Et c’est vrai qu’aujourd’hui, le rôle d’un dirigeant, ou de ses cadres, c’est de gérer les vulnérabilités en entreprise. Ce n’est même pas une question qu’il doit se poser, c’est une nécessité absolue. La bonne nouvelle selon les spécialistes du travail en entreprise, c’est que la “fragilité ambiante” permet de générer du lien et de l’entraide.

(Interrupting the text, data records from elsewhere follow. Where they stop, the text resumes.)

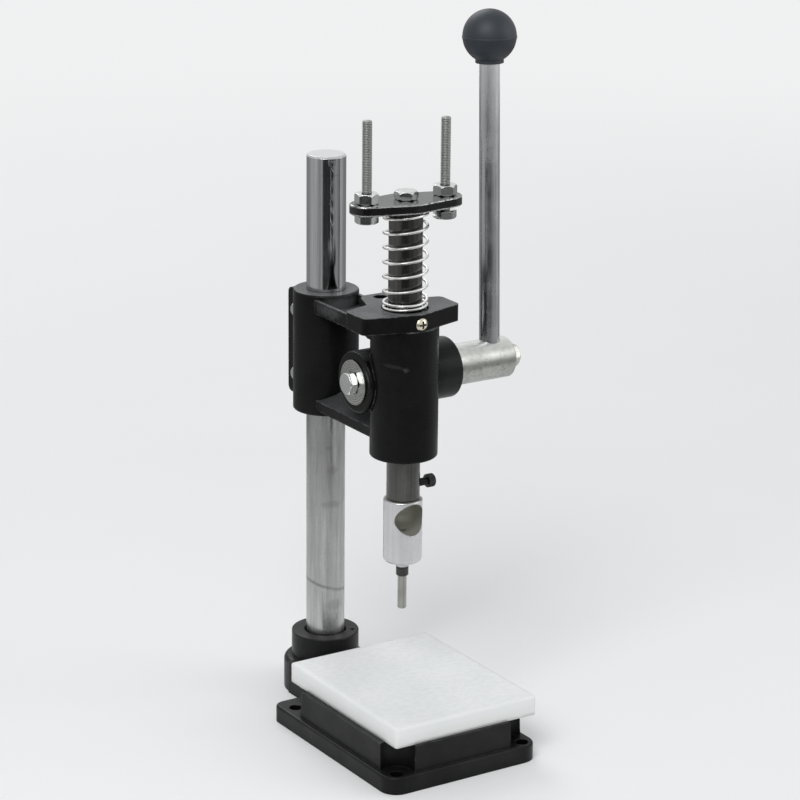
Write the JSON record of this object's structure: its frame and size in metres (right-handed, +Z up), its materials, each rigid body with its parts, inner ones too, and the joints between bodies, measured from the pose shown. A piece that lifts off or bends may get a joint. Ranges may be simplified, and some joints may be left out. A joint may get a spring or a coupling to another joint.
{
  "type": "hand-lever paper drill press",
  "caption": "Bench press for punching paper: hand lever, rack and pinion ram with return spring, column, flanged base with cutting board.",
  "frame": {"origin": "middle of the four bolt holes of the base, on the floor plane", "axes": "+Z up along the column, -Y towards the operator, +X to the operator's right where the hand lever is"},
  "size_m": [0.1544, 0.2049, 0.4515],
  "materials": {
    "base_paint": "dark grey-black paint over a cast surface, slightly rough",
    "head_paint": "semi-gloss black paint with worn edges",
    "board_plastic": "milky white polyethylene with a fine texture",
    "column_steel": "polished bright steel, smudged lower down",
    "zinc_steel": "zinc-plated hardware",
    "yellow_zinc": "pale yellow zinc plating",
    "shaft_steel": "dull silver, turned",
    "lever_steel": "bright drawn steel",
    "ball_plastic": "matt black moulded ball with a parting line",
    "ram_steel": "dark gunmetal with turning lines",
    "plate_paint": "glossy black paint with chipped edges",
    "spring_steel": "bright spring wire",
    "black_steel": "black oxide cap screw with a knurled head",
    "holder_aluminium": "bright satin turned aluminium",
    "collar_black": "black collar",
    "punch_steel": "dull grey tool steel"
  },
  "bodies": {
    "base": {"base_casting": "base_paint", "cutting_board": "board_plastic"},
    "column": {"column": "column_steel"},
    "head": {"head_casting": "head_paint", "clamp_bolts": "zinc_steel", "clamp_washers": "zinc_steel", "oil_hole_screw": "yellow_zinc", "return_spring": "spring_steel"},
    "lever": {"pinion_shaft": "shaft_steel", "pinion_washer": "zinc_steel", "pinion_bolt": "zinc_steel", "lever_rod": "lever_steel", "ball_knob": "ball_plastic", "lever_lock_bolt": "zinc_steel"},
    "ram": {"ram": "ram_steel", "stop_plate": "plate_paint", "ram_top_bolt": "zinc_steel", "stop_nut_left": "zinc_steel", "stop_nut_right": "zinc_steel", "punch_holder": "holder_aluminium", "punch_collar": "collar_black", "punch_tube": "punch_steel"},
    "left_stop": {"stop_bolt_left": "zinc_steel"},
    "right_stop": {"stop_bolt_right": "zinc_steel"},
    "lock_screw": {"tool_lock_screw": "black_steel"}
  },
  "joints": [
    {"name": "head_swivel", "type": "hinge", "parent": "base", "child": "column", "pos_m": [0.0041, 0.1065, 0], "axis": [0, 0, 1], "range_deg": [0, 180]},
    {"name": "head_height", "type": "slide", "parent": "column", "child": "head", "axis": [0, 0, 1], "range_m": [0, 0.08]},
    {"name": "lever_swing", "type": "hinge", "parent": "head", "child": "lever", "pos_m": [0.0041, 0.0329, 0.2306], "axis": [1, 0, 0], "range_deg": [0, 225.5]},
    {"name": "ram_slide", "type": "slide", "parent": "head", "child": "ram", "axis": [0, 0, -1], "range_m": [0, 0.0434], "stiffness_N_per_m": 1200, "springref_m": -0.012, "deforming": ["return_spring"]},
    {"name": "left_stop_setting", "type": "slide", "parent": "ram", "child": "left_stop", "axis": [0, 0, 1], "range_m": [-0.0115, 0.0004]},
    {"name": "right_stop_setting", "type": "slide", "parent": "ram", "child": "right_stop", "axis": [0, 0, 1], "range_m": [-0.009, 0.0028]},
    {"name": "tool_lock", "type": "slide", "parent": "ram", "child": "lock_screw", "axis": [1, 0, 0], "range_m": [0, 0.004]}
  ],
  "couplings": [
    {"joint": "ram_slide", "follows": "lever_swing", "m_per_rad": 0.011}
  ]
}
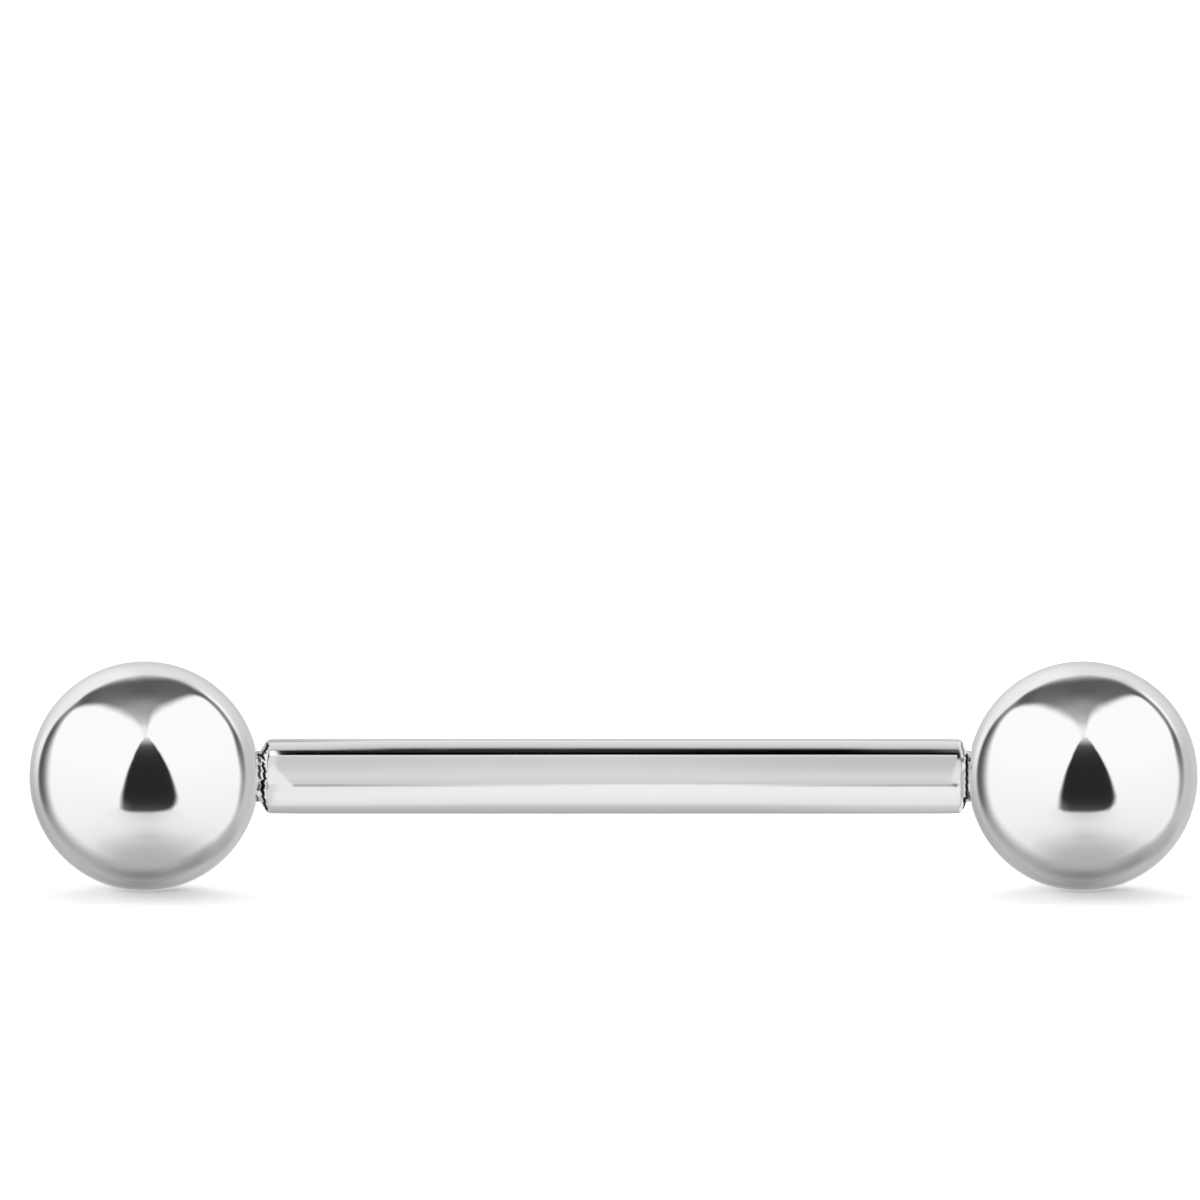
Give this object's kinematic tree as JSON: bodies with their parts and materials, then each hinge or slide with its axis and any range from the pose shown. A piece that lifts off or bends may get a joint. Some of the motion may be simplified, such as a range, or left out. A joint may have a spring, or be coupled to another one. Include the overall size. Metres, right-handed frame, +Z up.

De même, gardons à l’esprit que notre équilibre psychique implique de trouver, ou retrouver, une certaine dose de plaisir dans ce que l’on fait, car ne l’oublions pas, l’autre facteur amplificateur de la fatigue, c’est la baisse du plaisir. Or, la principale source de plaisir, au bureau, ce sont les relations, ce sont nos interactions avec les autres. Les DRH l’ont compris, “une journée de télétravail fait économiser du temps de transport, mais elle est moins riche en émotions positives”, selon les Echos. En effet, “le travail à distance ne permet pas de partager, de rire, de se détendre, d’être surpris ou de se sentir appartenir à un collectif” ajoutent Les Echos.

Nous savons donc ce qu’il nous reste à faire : diminuons notre exposition aux flux d’informations négatives et partageons un maximum de bonheur avec nos collègues.